HENRY CHRISTGAU of Grand Meadow, Minnesota passed away May 21, 1975 at the age of 79. Krink was one of a vanishing breed of self-taught super machinists, who could build or repair any mechanism. He had a tri-state reputation for doing the jobs that other shops couldn't handle. In 1941 he built his first operating percision scale model of a steam traction engine, a 1/6 scale Case. When the steam hobby began spreading rapidly, he built two more beautiful 1/6 scale engines, an undermounted Avery and an Advance Rumely and did the percision work on another small undermounted Avery. In the late 50s and 60s he built three 1/2 scale percision models, giving due credit to some good help with the heavy work, as he was still open for business to machine men from everywhere. The three engines were Jesse McMiller's 1/2 scale Advance Rumely, his own 1/2 scale undermounted Avery, and James Sylling's 1/2 scale Case. Anyone of these engines will develop as much power as a two plow farm tractor. Courtesy of Durward Steinmetz, route 1, Box 120, La Farge, Wisconsin 54639

RUDOLPH C. SHINHOLT, 65, of Jonesboro, Indiana, died June 16, 1975. He was a long time subscriber to The Iron Men Album, and was truly a 'steam engine man'. The former Secretary of the Elwood Historical Club of Elwood Indiana, he was one of the first organizers of the show and a member of some 17 years.

At age 7, he had the honor of sitting at the dinner table of the adult engineers, a seldom seen sight, as women and children were second to eat meals. That morning he had completely operated his father's engine while threshing wheat. At age 15, he was operating one of the two rigs owned by his father, threshing many area crops. He and his father would compare the acres harvested each evening after supper. Rudolph often surpassed his father in the work, which greatly pleased him.
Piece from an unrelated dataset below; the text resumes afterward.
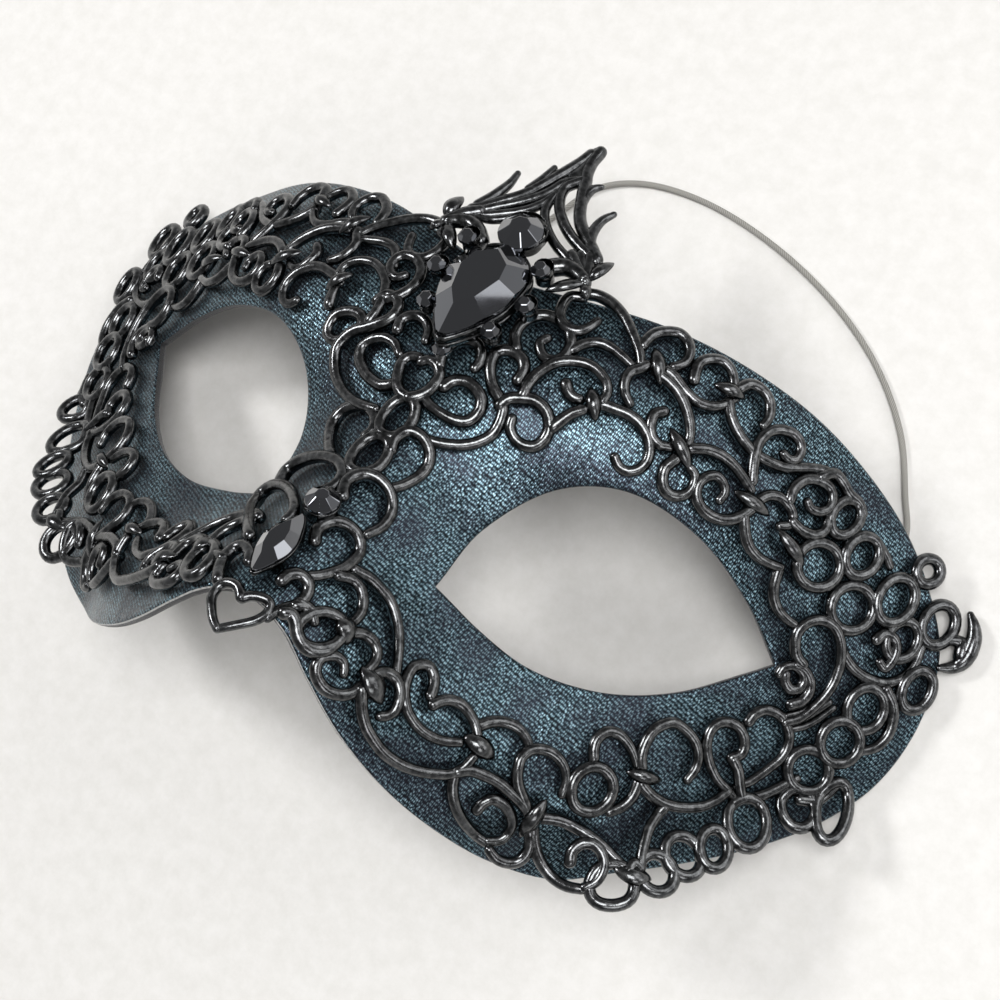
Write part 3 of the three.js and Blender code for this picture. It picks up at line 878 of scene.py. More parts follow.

The former owner of both a 40 HP and a 65 HP Case Engine, a Case Separator, and a Water Wagon, he was very proud of the fact that his engines were always in running condition and painted as they had originally looked.

Rudolph C. Shinholt was a true ole time steamer, highly regarded for his knowledge of, and ability with, machinery both old and new. In his final tribute he was described as a master mechanic, and a true friend of many.

'Few men have walked God's highways so lightly, yet left such deep footprints'. Submitted by the family of Rudolph C. Shinholt, 5477 S 150 E, Jonesboro, Indiana.